Long term profits do matter. High-volume traders receive dividends which are private - these data are guarded fiercely, too. These dividends vary from customer to customer - the dividends that you can see on financial tickers only apply to low-volume purchasers who have not made special deals with the firm.

In many ways, dividends are long-term profits in a market that is prone to short-term profits. Its a different model of valorization, and they don't necessarily rely on a business being successful - but more on the size of the investment being made by the purchaser. These also tell an important story about who is benefiting in markets - a lot of these are set up like bonds. It's like a hidden bond market.

RGacky3
1st September 2011, 13:33
"short term": This isn't always the case. But with high frequency trading, it is increasingly the case. A new facility is/was built at NYSE precisely for the HFT crowd - the benefit is to be closer to the NYSE servers.

When your a institutional investor, short term is almost always the case, considering you give quarterly reports and your stock price depends on it.

The stock trade is just an example, its not a perfect example, but you can see how bubbles grow even when everyone knows it, the same goes for economic crisis, people will act in a way that ultimately will destroy the economy even though they recognise that everyone doing the same will destroy the economy.

The same argument can be made for people shopping at Walmart seeing their wages drop.

danyboy27
1st September 2011, 14:35
Its one of the inherent contradiction of capitalism.

to make capitalism work, you must plan on a long run, but most of profits are made on a short run, putting the whole long run planification in jeopardy threatening the short run profits.

Just like the free market is controlled to allow the free market to exist beccause without regulation there would be no market but only cartels.

Bud Struggle
1st September 2011, 21:09
Its one of the inherent contradiction of capitalism.

to make capitalism work, you must plan on a long run, but most of profits are made on a short run, putting the whole long run planification in jeopardy threatening the short run profits.


You are right. That's why making money ina Capitalist society is an art not a science.

Dean
2nd September 2011, 02:07
When your a institutional investor, short term is almost always the case, considering you give quarterly reports and your stock price depends on it.

Does a 5 billion liquidity injection into Bank of America (http://www.charlotteobserver.com/2011/08/26/2554115/buffett-investing-5b-in-bofa.html) - arranged privately and directly - count as institutional investment?


The stock trade is just an example, its not a perfect example, but you can see how bubbles grow even when everyone knows it, the same goes for economic crisis, people will act in a way that ultimately will destroy the economy even though they recognise that everyone doing the same will destroy the economy.
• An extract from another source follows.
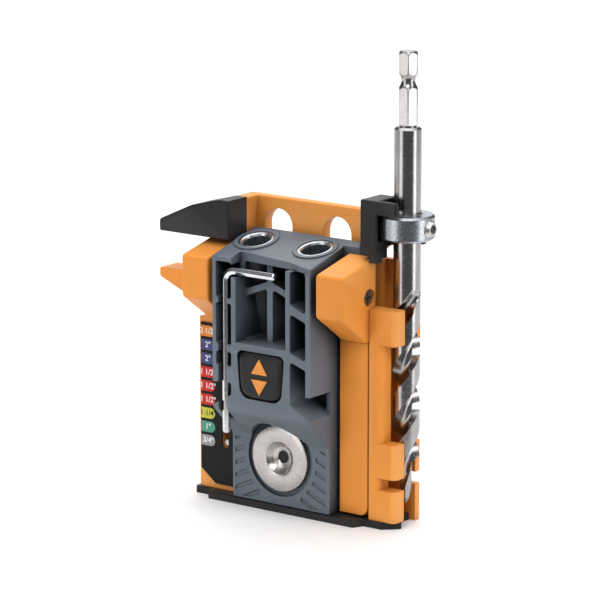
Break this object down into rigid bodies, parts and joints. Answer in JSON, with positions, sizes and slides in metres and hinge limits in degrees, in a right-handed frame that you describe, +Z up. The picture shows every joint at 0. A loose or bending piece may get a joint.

The same argument can be made for people shopping at Walmart seeing their wages drop.

Hey, I wasn't arguing against your point. I've made similar points before. I wanted to point out a couple things:



There is more to the economy than stock options. In fact, besides dividends, stock indexing - a kind of speculation without direct commodity/capital purchases - may be more important than straight stock ownership
As the rate of profit falls, management positions in corporate structures are increasingly valuable. This is because the value of malfeasance in corporate culture often has a set or expanding value (i.e. disproportionate compensation for CEOs) while the rate of profit falls due to competition, innovation, etc.

The thing is - even if stocks were completely eliminated as a form of capital management, the private control over capital would still resolve itself into the valorization / exploitation models described by Marx et. al.


You are right. That's why making money ina Capitalist society is an art not a science.

This has some truth to it. Building on what Gacky and Dany already said, there is the issue of synergy of human activity. The market is based on confidence and expected norms - and human beings respond to market conditions dynamically. So things will always be changing - and yet, private profits will also be emphasized consistently. This is an inherently volatile system, as humans try to constantly second guess each other.

RichardAWilson
2nd September 2011, 02:26
It's called the Greater Fool Theory. You buy, knowing something is inflated, believing that somewhere along the line a moron will pay even more.

RGacky3
2nd September 2011, 07:05
Does a 5 billion liquidity injection into Bank of America (http://www.anonym.to/?http://www.charlotteobserver.com/2011/08/26/2554115/buffett-investing-5b-in-bofa.html) - arranged privately and directly - count as institutional investment?


Well it was done by an institutional investor, so yeah, what I mean by institutional investeors are people who work for goldman sachs, Deutchebank and so on.

BTW, Warrent Buffet likes to play like he's an only value investor, owning companies that produce and so on, but he's made a majority of his money the other way, the same way as other investors made it, riding speculative bubbless, playing with complex derivatives and so on.



There is more to the economy than stock options. In fact, besides dividends, stock indexing - a kind of speculation without direct commodity/capital purchases - may be more important than straight stock ownership


Absolutely



As the rate of profit falls, management positions in corporate structures are increasingly valuable. This is because the value of malfeasance in corporate culture often has a set or expanding value (i.e. disproportionate compensation for CEOs) while the rate of profit falls due to competition, innovation, etc.


Empirically thats true, althought i don't get why, Executive pay has sky rocketed even when profits drop, and the rate of profit definately drops, but it sounds like a good explination, can you expand on it?



It's called the Greater Fool Theory. You buy, knowing something is inflated, believing that somewhere along the line a moron will pay even more.


Thats with the stocks, and with the whole economy its kind of a different attitude, every one knows the right thing to do, but if they do it alone they'll fall behind, so what ends up happening is no one does it and the economy crashes.

RichardAWilson
2nd September 2011, 07:19
It's no longer attached with "just stocks." It's now applied to housing and commodities (like corn, oil and aluminum). A double wide mobile home in Southern California was never "worth" $1 million. =) Didn't matter as long as there was a greater fool.

Judicator
11th September 2011, 07:14
If you know there's a bubble, how will buying and selling a lot help you profit from the belief that there's a bubble? Say the Dow will be at 20,000 next year, how does trading a lot help me any more than just buying the Dow and selling it at the end of the year?

RGacky3
11th September 2011, 10:02
Ask the institutional investors

Judicator
11th September 2011, 11:00
Tons of institutional investors lost money, so they might not be the best people to ask.

RGacky3
11th September 2011, 11:20
Yes, but overall, most of them made out like bandits, when the mongols raided towns and burned them down I'm sure they lost a couple of riders on the way.